北陸らしい住居を考える
設計事務所を併設した自邸である。ここでは、これまでに実践してきたシェアやケアといった分野での設計経験を活かすため、モノやスキルを地域の人と共有しあう「寺町コモンズ」という活動もしている。敷地は藩政期に寺社が集められた重要伝統的建造物群保存地区のすぐ脇にあり、周辺には古い町家や大きな庭木が残っている。

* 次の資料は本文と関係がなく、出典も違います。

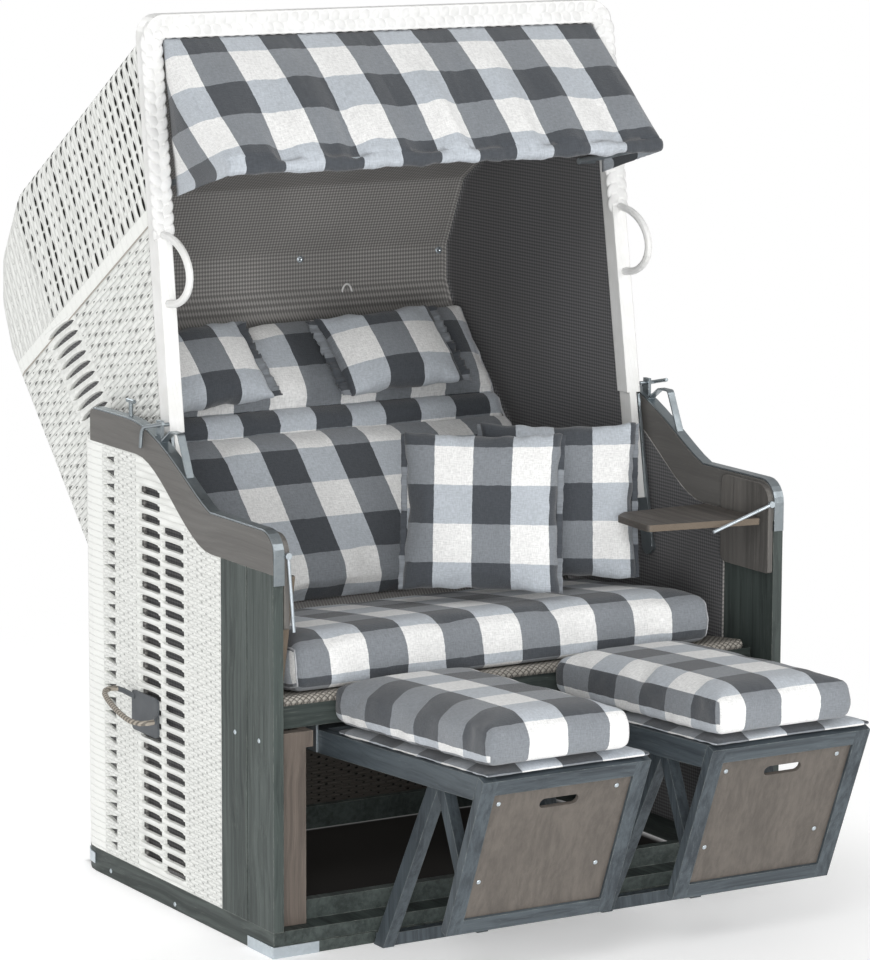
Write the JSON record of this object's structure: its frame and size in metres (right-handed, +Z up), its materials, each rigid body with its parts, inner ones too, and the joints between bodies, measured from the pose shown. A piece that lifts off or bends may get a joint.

変型的なL字型の敷地に対し、道路沿いに建築をワンヴォリュームで据え、奥に隣家にも光を届ける庭を設けた。交差点と接する敷地角に人を迎える土間+前庭、ヴォリュームの反対側には金沢の町家で見られるセド(奥庭の手前に雪下ろしや洗濯ができるスペース)+奥庭を設け、その間をLDK機能が繋ぐ構成である。土間は道路沿いに全面開口とし、パブリックスペースの延長のような透明感ある場とした。セドは、道路沿いに軒高さいっぱいのスリット開口と屋外カーテンを設けて大きなスケールの玄関口をつくり、奥庭に開いた連続的な場としている。
道路沿いの立面を大きく占める開口部は、軸組と水平連窓を組み合わせ、採光・日射熱を積極的に取り込みつつ、内部と道路の距離感をグラデーショナルに変化させ、それぞれにあった窓辺を構成している。一方、外から見ると、機能割りを超えた大きな窓を構成し、この建築の住宅だけではないオープンな活動を、態度として示す立面を志向した。各所が個別に機能するだけでなく、土間、 LDK、セドを繋げて一体的に「寺町コモンズ」の活動スペースや事務所の作業スペース、友人との食事会などに活用している。こうしたオープンな活動とプライベートな住生活を建物全体で調整する弾性的な建築を目指した。
故郷である北陸地方で初めて設計し、この地域の雨雪に対する屋外スペースのつくり方、曇天に適した色づかい、冬季の自然光と日射熱の扱い等について考えた。それらへの応答として洗練された北陸建築の系譜と接続する、バナキュラーと住宅作品の中間のようなものを模索していた。環境を制御する屋根や開口部などの建築的エレメントを風土に合わせて再考して、歴史的知性のうえに成り立つ北陸らしいケーススタディを通し、建築の普遍的な可能性を見出したい。